There’s a sad desperation to nearly everything in this weird interlude back in 2006. “Remember when Claire wore that cheerleader uniform all the time?” the show asks. “You liked us back then! How about when you didn’t know what Noah’s name was? Oh, and when Hiro was the character everyone wanted more of, and Masi Oka was getting Emmy nominations, and he wasn’t just an excuse for bumbling comic relief? Guess what, everyone? It’s 2006 again! Please love us!” Then, the show held out its arms (here symbolized by the winsome Ms. Mays) and asked for a hug. And as powerless as I am in the face of outstretched arms begging for a hug, the best I can manage for this episode is an awkward back pat.
I know Steve’s been talking about this every so often, but this season of Heroes has been better plotted than the show has been these last couple of seasons. The stories mostly make sense, even if they’re stupid, and they don’t wander off in inexplicable directions for no apparent reason. Heroes is teetering on the edge of no longer actively working to make you hate it so much that you’ve had to hide away your season 1 DVD set in a safety deposit box and is, instead, working its way up to so-bad-it’s-good guilty pleasure, particularly any time Robert Knepper and the evil carnies are on screen. The evil carnies are the best example of the show pretty much just abandoning anything other than being a camp sensation, and thanks to Knepper just overselling the hell out of everything, they’re more entertaining than any of the longtime characters on the show at this point.

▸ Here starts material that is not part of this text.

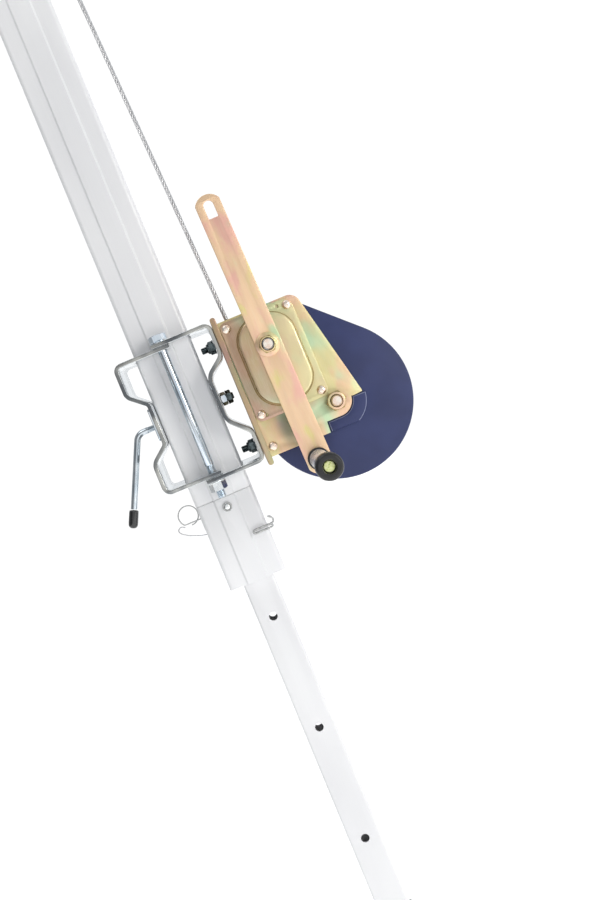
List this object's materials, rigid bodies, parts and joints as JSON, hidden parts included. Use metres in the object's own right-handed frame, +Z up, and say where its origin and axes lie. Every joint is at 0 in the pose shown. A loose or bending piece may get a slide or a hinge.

Now, if you guessed that when Hiro traveled back in time to 2006 Texas, he would end up dressed in ridiculous “redneck” clothes, like a Knight Rider T-shirt and a little kid’s cowboy hat, well, you were right. But you probably didn’t guess that he would then engage in some terribly literal dialogue about how good guys wear white hats and bad guys wear black hats and then IMMEDIATELY RUN INTO SYLAR IN A BLACK HAT. That’s the kind of ridiculous camp that makes me think someone on Heroes is trying, at this point, to make the show a goofy good time, at least until the series attempts to do a serious storyline about a family man realizing that his dreams are still out of reach and that he could probably have an affair with his attractive partner, who’s just coming up now, four years into this thing.
Heroes probably doesn’t have long for this world, with its terrible, terrible ratings and its lackluster critical reputation (and that’s an understatement), but I wish the show would chase this new camp muse. As long as I’m going to be watching this show (and I seem unable to quit it for some reason), it may as well be ridiculous, so I can look up from whatever it is I’m doing as I watch the show and guffaw at how preposterous it’s all getting. Instead, the show is attempting to play almost everything featuring the long-time regulars as deeply serious and heart-rending, particularly anything having to do with Hiro’s illness. This might be OK if these characters had any dimension beyond their superpowers, but they just don’t. All too often, what the show does feels like bad fan fiction, attempting to fill in parts of the story no one cares about. What if Noah HAD thought about that affair? And what if Hiro went back and revealed his true love to Charlie and somehow managed to save her, only to have her whisked away by the evil carnies? Honestly, it’s hard to care.
The mark of what has brought Heroes down is the fact that it’s constantly trying to give the fans what they think they want instead of attempting to give the fans what they actually need. Fans don’t become fans because a show gives them instant gratification. They become fans because a show is a little withholding, because it teases things out and keeps the good stuff back so long that you feel like you can barely stand it. For every neat little moment in an episode of Heroes – like Lauren revealing that she was Haitian’ed because she didn’t want to remember her attempts at an affair with Noah – there are a thousand really terrible moments, like all of the cutesy things featuring Hiro running around Odessa with Sylar on a hand cart. Obviously, the correct response to Heroes is making fun of it, but at this point, the show also makes me really sad.
Stray observations:
- I know this is something that everyone who writes about the show has touched on, but man, did this show botch the character of Sylar, possibly starting from the very moment he was introduced.
- If you are a spoiler-phobic Heroes fan (are there any?), you may want to avoid this link. I have to say I think this is a very, very odd decision, especially at this point in the series' run.
- Also, now Suresh is back? Was anyone calling out for this? Will we get more tedious voiceovers? We can only hope!
- Another, “God, don’t you remember how fun season one was?” moment: Isaac turned up out of nowhere, and he was nowhere near as irritating as I remembered him being.